* **TASK OBJECTIVE**
Quote every line from the top of the listing down to and including the line that contains "import Module from".

* **SOURCE MATERIAL**

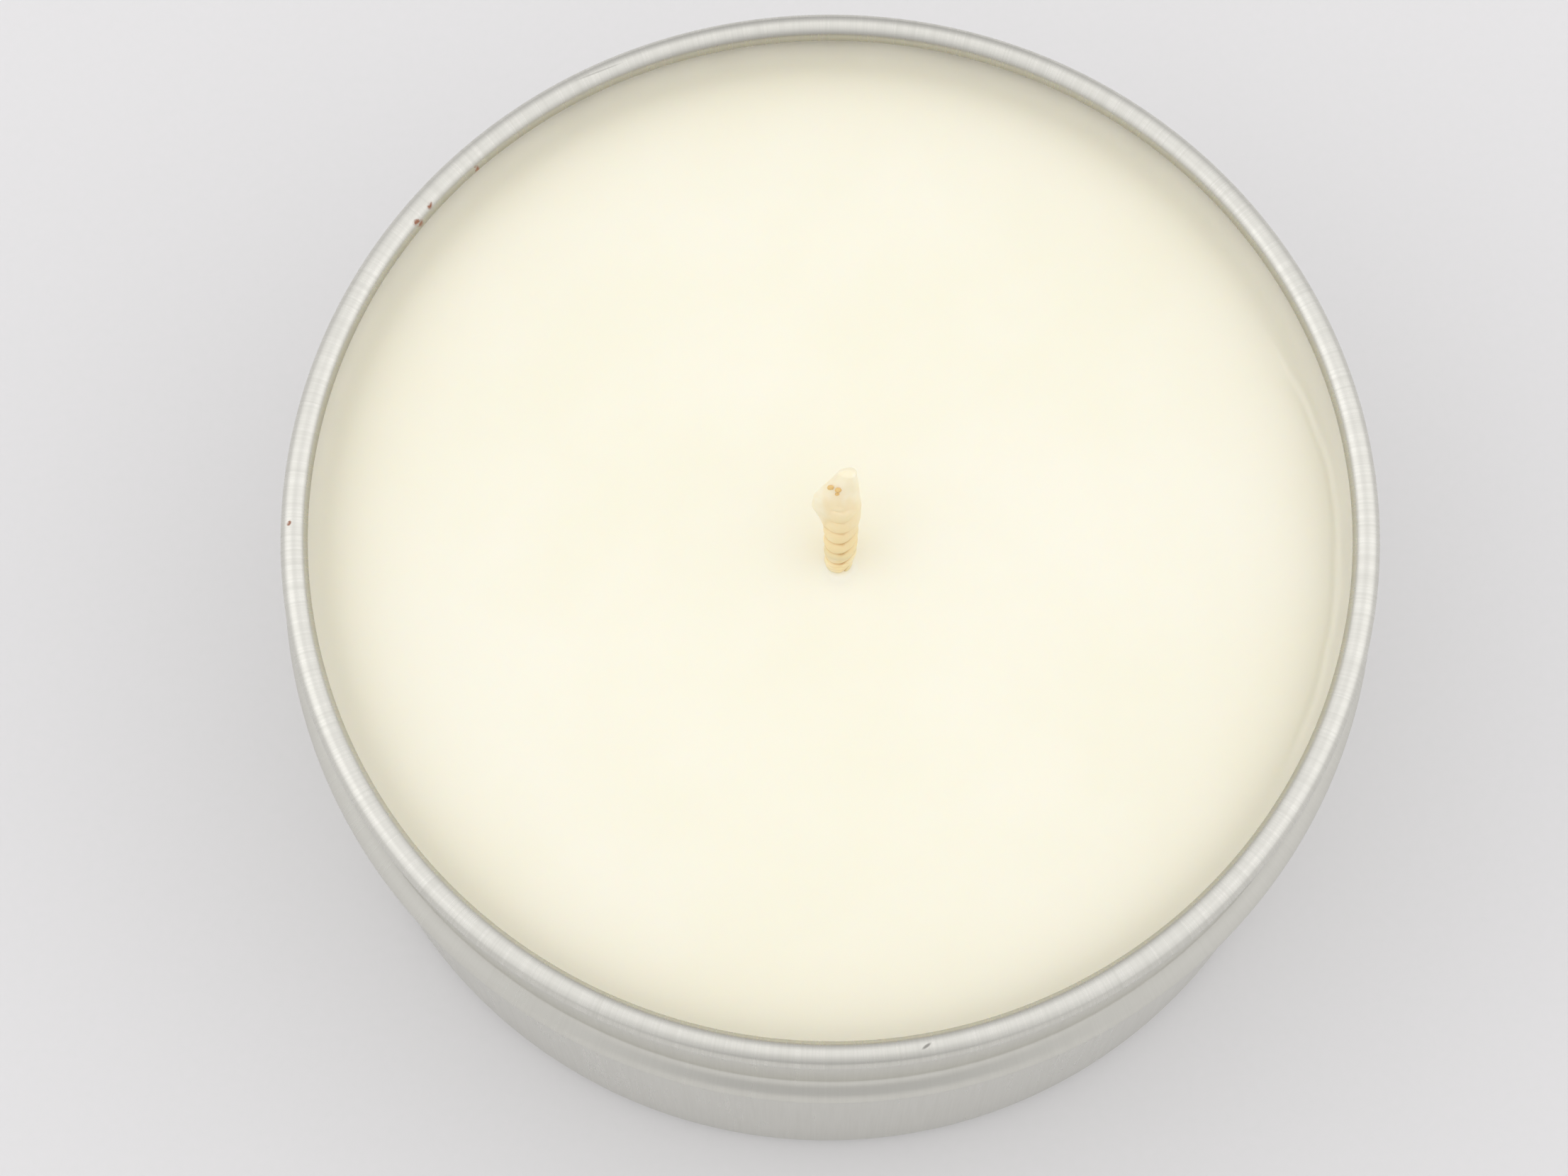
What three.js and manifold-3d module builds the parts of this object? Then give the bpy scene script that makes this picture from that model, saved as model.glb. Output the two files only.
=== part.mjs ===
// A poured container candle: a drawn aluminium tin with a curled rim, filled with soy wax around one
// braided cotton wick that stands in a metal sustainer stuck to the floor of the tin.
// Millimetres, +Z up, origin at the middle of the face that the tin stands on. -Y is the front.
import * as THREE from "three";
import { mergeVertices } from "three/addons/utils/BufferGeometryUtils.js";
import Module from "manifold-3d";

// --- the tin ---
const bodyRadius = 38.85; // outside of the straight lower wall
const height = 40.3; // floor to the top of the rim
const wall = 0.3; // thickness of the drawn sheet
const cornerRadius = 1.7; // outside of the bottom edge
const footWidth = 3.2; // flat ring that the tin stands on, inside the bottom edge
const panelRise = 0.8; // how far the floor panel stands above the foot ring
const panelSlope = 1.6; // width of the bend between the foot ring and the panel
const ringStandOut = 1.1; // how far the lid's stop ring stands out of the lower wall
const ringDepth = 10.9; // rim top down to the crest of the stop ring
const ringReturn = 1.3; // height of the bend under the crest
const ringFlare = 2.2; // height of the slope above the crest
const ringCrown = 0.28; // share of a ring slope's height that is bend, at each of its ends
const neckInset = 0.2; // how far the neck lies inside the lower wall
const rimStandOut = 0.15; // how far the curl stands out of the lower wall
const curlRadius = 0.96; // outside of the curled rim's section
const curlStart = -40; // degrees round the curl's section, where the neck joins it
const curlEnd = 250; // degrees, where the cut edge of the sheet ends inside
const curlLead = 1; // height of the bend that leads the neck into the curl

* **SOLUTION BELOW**
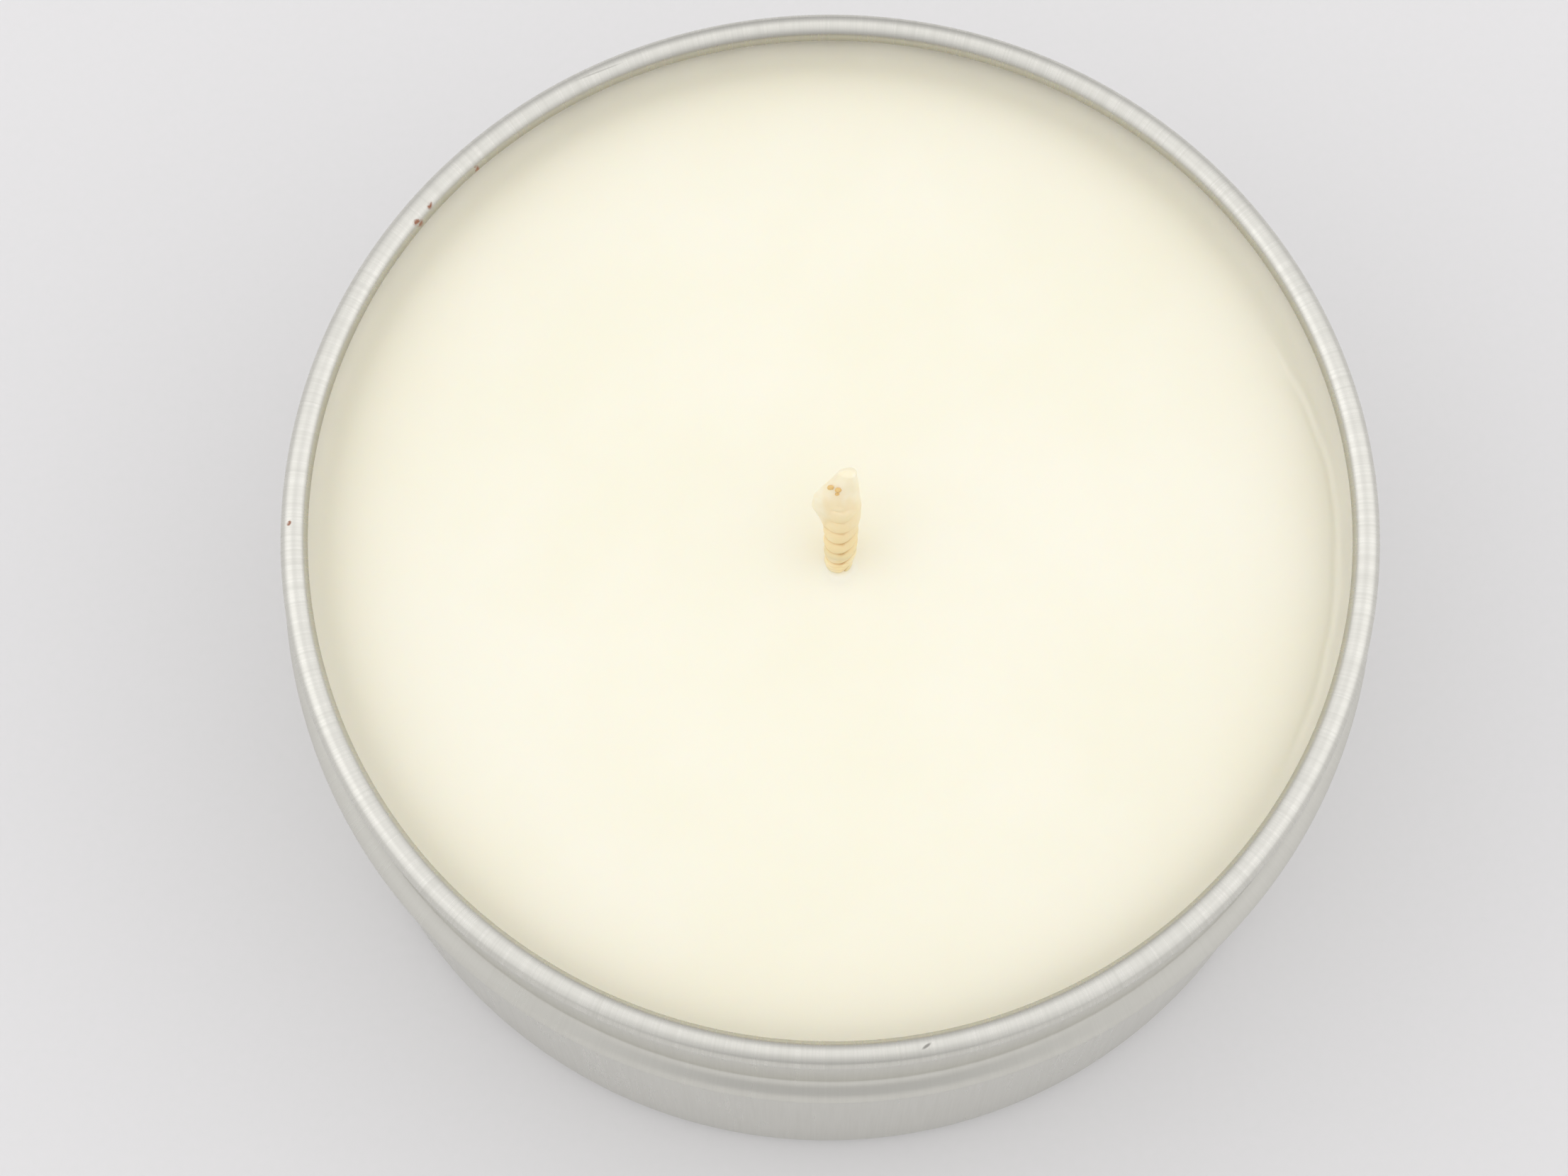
What three.js and manifold-3d module builds the parts of this object? Then give the bpy scene script that makes this picture from that model, saved as model.glb. Output the two files only.
=== part.mjs ===
// A poured container candle: a drawn aluminium tin with a curled rim, filled with soy wax around one
// braided cotton wick that stands in a metal sustainer stuck to the floor of the tin.
// Millimetres, +Z up, origin at the middle of the face that the tin stands on. -Y is the front.
import * as THREE from "three";
import { mergeVertices } from "three/addons/utils/BufferGeometryUtils.js";
import Module from "manifold-3d";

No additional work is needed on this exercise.